As-tu une anecdote à nous raconter à son propos ?

Il y a longtemps, j’étais au lit à cause d’un rhume formidable et d’une très forte fièvre. C’était l’hiver, le soir tombait. Le téléphone a sonné, c’était Alberto. Il m’a demandé comment cela allait et je lui ai répondu que j’étais au lit, malade, avec de la fièvre. Il a commencé à parler comme s’il était médecin et m’a demandé si j’avais les gencives enflées. Je lui répondis que non, en aucune façon. Il poussa un soupir de soulagement et me dis : “Ouf ! Heureusement, je pensais que ce pouvait être un excès de masturbation”. Il éclata d’un grand rire et termina la conversation.

Sur le plan humain, que te souviens-tu de lui ?

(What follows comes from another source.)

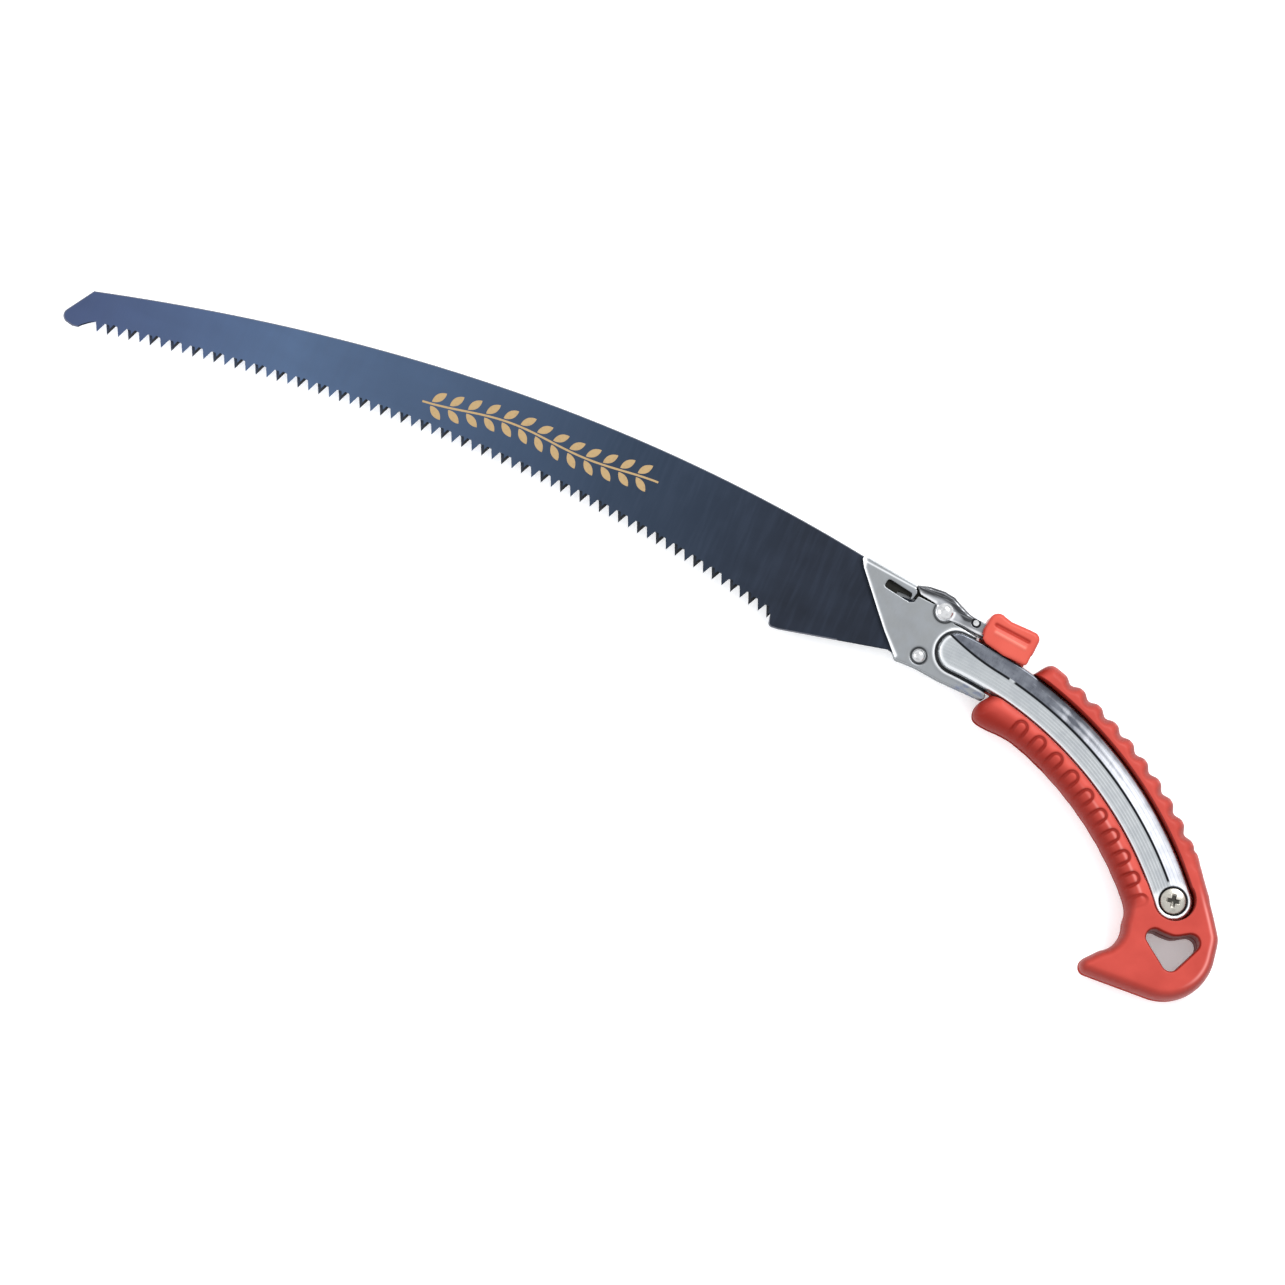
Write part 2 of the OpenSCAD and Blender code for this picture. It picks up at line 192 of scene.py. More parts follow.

Il avait des manières de parler et des inflexions dans la voix qui me rappelaient la partie italienne de ma famille. Une fois, dans le Sud du pays (province de Santa Cruz), où il nous avait invités, j’ai pris de lui quelques très bonnes photographies (il aimait être photographié) et je lui ai dit qu’il ressemblait extraordinairement à mon oncle Mario. Il m’a dit alors que ce Mario devait être quelqu’un de bien.

Pour conclure, as-tu quelque chose de particulier à dire à son sujet ?

Il y a quelques jours, dans un échange de mails avec Latino Imparato, nous avons dit tous les deux la même chose. Il nous manque beaucoup. C’est très dur qu’il ne soit pas avec nous. Parfois, c’est insupportable.

 


A propos de Carlos Nine

Carlos Nine est né à Buenos Aires en Argentine en 1944. Touche-à-tout (dessin animé, illustration, peinture, sculpture, arts plastiques…) il a reçu en 2001 le prix Alph-Art du meilleur album étranger au festival d’Angoulême pour “Le Canard qui aimait les poules” (Albin Michel, 2000) Il est illustrateur dans des journaux argentins et des quotidiens étrangers (Le Monde, The New Yorker). Ce “trafiquant de l’esthétique” comme il se définit lui-même s’est crée son propre univers graphique qu’il ne cesse de faire évoluer au fil de ses travaux.